In a sense, what Gervasi and
McLaughlin have accomplished is a kind of narrative jujitsu, by taking
Rebello’s factual potboiler, Hitchcock-style, and practicing their company’s
technical and artistic strengths to show Hitchcock and his company at work
rather than to try to ‘give’ us Hitchcock. The rest of their casting is of the
same order as the two leads.
In Psycho, Janet Leigh
played Marion Crane, with Vera Miles as her sister Lila and John Gavin as
Loomis. Anthony Perkins was Norman Bates.
Janet Leigh, inset, and Scarlett Johansson as Leigh playing Marion Crane in Hitchcock. |
Scarlett Johansson makes a terrific
Leigh and Jessica Biel makes as good a Miles because what we see is Hollywood
professionals working as Hollywood professionals, rather than trying to be ‘personalities’

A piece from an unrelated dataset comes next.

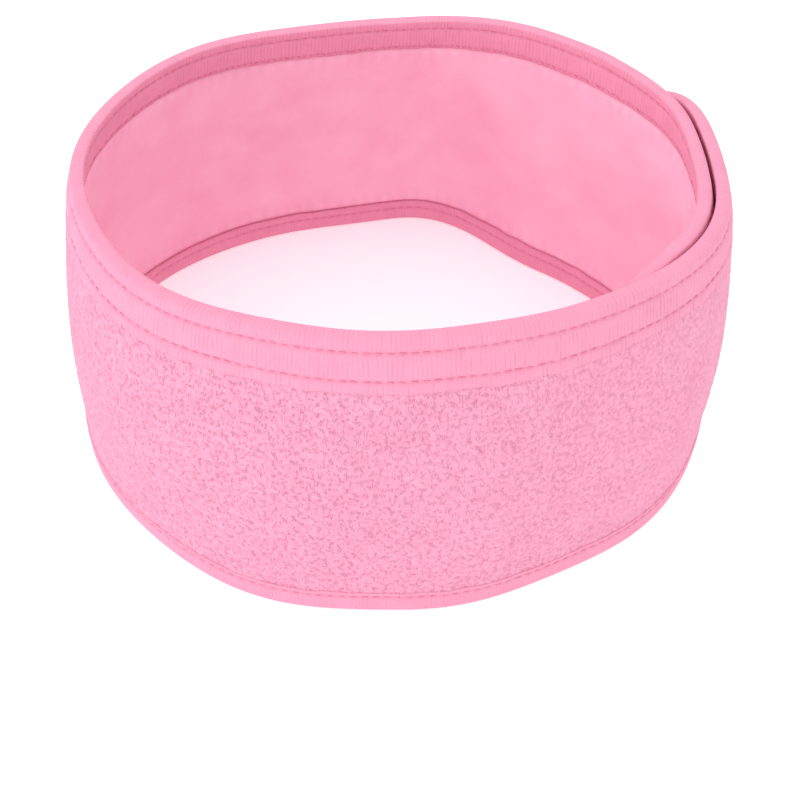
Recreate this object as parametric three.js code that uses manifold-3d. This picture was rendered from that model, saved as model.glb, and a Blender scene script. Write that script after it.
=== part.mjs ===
// Spa headband: a sewn strip of terry cloth and lining with rounded ends, closed into a ring by a
// hook patch and a loop patch. Millimetres, +Z up, the ring stands on its narrow edge tape.
// A place on the strip is (s, height, offset): s runs along the strip from the outer end's tip,
// height runs up from the lower edge, and offset runs outwards from the middle of the cloth.
import * as THREE from "three";
import { mergeVertices } from "three/addons/utils/BufferGeometryUtils.js";
import Module from "manifold-3d";

// the flat strip
const stripLength = 600;
const stripWidth = 85;

// the closed ring
const overlap = 116; // how far the outer end lies over the inner end
const ovalStretch = 0.121; // how much longer than round the plan is, as a share of its mean radius
const ovalTwist = 0.025; // the same for the diagonal
const ovalTriple = -0.01; // a third of a turn's share, which flattens the fastened side
const ovalSquare = -0.012; // a quarter of a turn's share
const outerTipAngle = 45; // degrees from +X, where the outer end's tip lies
const outerDraw = 3.8; // how far the outer end is drawn in by the fastening
const outerDrawRun = 60; // the length past the overlap in which that eases out
const innerStepRun = 58; // the length in which the inner layer steps in under the outer tip
const edgeSpread = 11.2; // how far the lower edge stands outside the upper edge
const tuckSpread = -3; // the same at the middle of the tuck, where the lower edge is drawn in
const tuckAngle = 46; // degrees from +X, the tuck's middle
const tuckHalfAngle = 50;
const frontSpread = 15.7; // the same at the middle of the front, which slopes most
const frontAngle = -90;
const frontHalfAngle = 60;

// the cloth
const terryThickness = 2.15;
const liningThickness = 1.3;

// the edge tapes
const tapeThickness = 0.75;
const tapeProud = 0.1; // how far a tape's face stands above the cloth beside it
const topTapeDepth = 12.8;
const narrowTapeDepth = 7.2;
const tapeChamfer = 0.7;

// the seams
const threadWidth = 0.4;
const upperSeamDepth = 3;
const lowerSeamDepth = 9.8;
const narrowSeamDepth = 5.5;
const grooveDepth = 0.45;
const grooveHalfWidth = 0.75;

// the hook and loop patches
const patchLength = 60;
const patchWidth = 25;
const patchThickness = 1.2;
const patchBorder = 3; // the plain edge that the stitching runs on
const borderThickness = 0.55;
const hookFromTip = 40;
const loopFromTip = 42;
const patchCornerRadius = 2.5;

// the ends that swing: each bends where it is a little past its patch and the overlap
const bendMargin = 14;

// clearances and fineness
const gap = 0.25;
const layerGap = 0.4;
const stationStep = 7.5;
const wallRows = 6; // a cloth layer's facets from its lower to its upper edge
const patchRows = 2;
const arcSteps = 18;
const pathStep = 0.5;

const fastenedLength = stripLength - overlap; // once round, along the middle of the cloth at mid-height
const endLength = Math.max(overlap, hookFromTip + patchLength, loopFromTip + patchLength) + bendMargin;
const clothHalf = (terryThickness + gap + liningThickness) / 2;
const liningFace = -clothHalf;
const liningBack = liningFace + liningThickness;
const terryBack = liningBack + gap;
const terryFace = clothHalf;
const tapeFace = clothHalf + tapeProud;
const tapeBack = tapeFace - tapeThickness;
const underTape = tapeBack - gap;
const layerOffset = 2 * (clothHalf + gap + patchThickness) + layerGap;
const endRadius = stripWidth / 2;

const pink = (hex, roughness) => new THREE.MeshStandardMaterial({ color: hex, roughness, metalness: 0 });
const finishes = {
  terry: pink(0xf9aecb, 0.95),
  lining: pink(0xf79fbe, 0.9),
  tape: pink(0xf8a6c4, 0.8),
  thread: pink(0xe98bb0, 0.6),
  hook: pink(0x6b6260, 0.6),
  loop: pink(0xf3f0f0, 0.9),
};

const wasm = await Module();
wasm.setup();

// ---------- the ring's plan ----------

// The oval's shape before it is scaled: its radius at an angle, for a mean radius of 1.
function ovalRadius(angle) {
  return 1 + ovalStretch * Math.cos(2 * angle) + ovalTwist * Math.sin(2 * angle)
    + ovalTriple * Math.cos(3 * angle) + ovalSquare * Math.sin(4 * angle);
}

// The oval's length once round, for a mean radius of 1.
function ovalLength() {
  const steps = 720;
  let length = 0;
  for (let i = 0; i < steps; i += 1) {
    const a = (2 * Math.PI * i) / steps;
    const b = (2 * Math.PI * (i + 1)) / steps;
    const ax = ovalRadius(a) * Math.cos(a);
    const ay = ovalRadius(a) * Math.sin(a);
    const bx = ovalRadius(b) * Math.cos(b);
    const by = ovalRadius(b) * Math.sin(b);
    length += Math.hypot(bx - ax, by - ay);
  }
  return length;
}

const meanRadius = fastenedLength / ovalLength();

// How far the strip lies inside the oval after an angle turned clockwise from the outer tip: the
// outer end is drawn in a little, and the inner layer steps in further, under the outer end.
function inset(turned) {
  const eased = THREE.MathUtils.smoothstep(turned - overlap / meanRadius, 0, outerDrawRun / meanRadius);
  const beforeTip = 2 * Math.PI - turned - 0.05;
  const stepped = 1 - THREE.MathUtils.smoothstep(beforeTip, 0, innerStepRun / meanRadius);
  return outerDraw * (1 - eased) + (outerDraw + layerOffset) * stepped;
}

// 1 at a middle angle, in degrees from +X, easing to 0 at a half angle on either side of it.
function lobe(angle, middleAngle, halfAngle) {
  const away = Math.acos(Math.cos(angle - THREE.MathUtils.degToRad(middleAngle)));
  const share = Math.min(away / THREE.MathUtils.degToRad(halfAngle), 1);
  return (1 + Math.cos(Math.PI * share)) / 2;
}

// How far the lower edge stands outside the upper edge at an angle from +X.
function spreadAt(angle) {
  return edgeSpread + (tuckSpread - edgeSpread) * lobe(angle, tuckAngle, tuckHalfAngle)
    + (frontSpread - edgeSpread) * lobe(angle, frontAngle, frontHalfAngle);
}

// A point of the strip's middle line in plan, after an angle turned clockwise from the outer tip.
function middlePoint(turned) {
  const angle = THREE.MathUtils.degToRad(outerTipAngle) - turned;
  const radius = meanRadius * ovalRadius(angle) - inset(turned);
  return new THREE.Vector2(radius * Math.cos(angle), radius * Math.sin(angle));
}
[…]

(e.g., Marilyn Monroe, Elizabeth Taylor). James D’Arcy’s Tony Perkins looks and
feels startlingly close to the original.
We also see Hitchcock’s team: his
MCA (Music Corporation of America) agent Lew
Wasserman (Michael Stuhlberg); Peggy Robertson (Toni Collette), his production
assistant and gatekeeper; Joseph Stefano, the screenwriter of Psycho (Ralph
Macchio); assistant director Hilton Green (Kai Lennox), Saul Bass, Hitchcock’s
graphic designer and storyboard artist (Wallace Langham), Bernard Herrmann (Paul
Schackman), and film editor George Tomasini (Spencer Garrett), among
many others.
Not least can one imagine Hitchcock
and Alma approving Gervasi’s production design and sets (Judy
Becker, production designer; Robert Gould, set decorator; and art
director Alexander
Wei), camerawork (Jeff Cronenweth), and editing (Pamela
Martin). The costumes (designed by Julie
Weiss), particularly the women’s suits, outfits and lingerie are
sublime.
We found this to be a fully
satisfying and entertaining hour-and-a-half in the dark with strangers.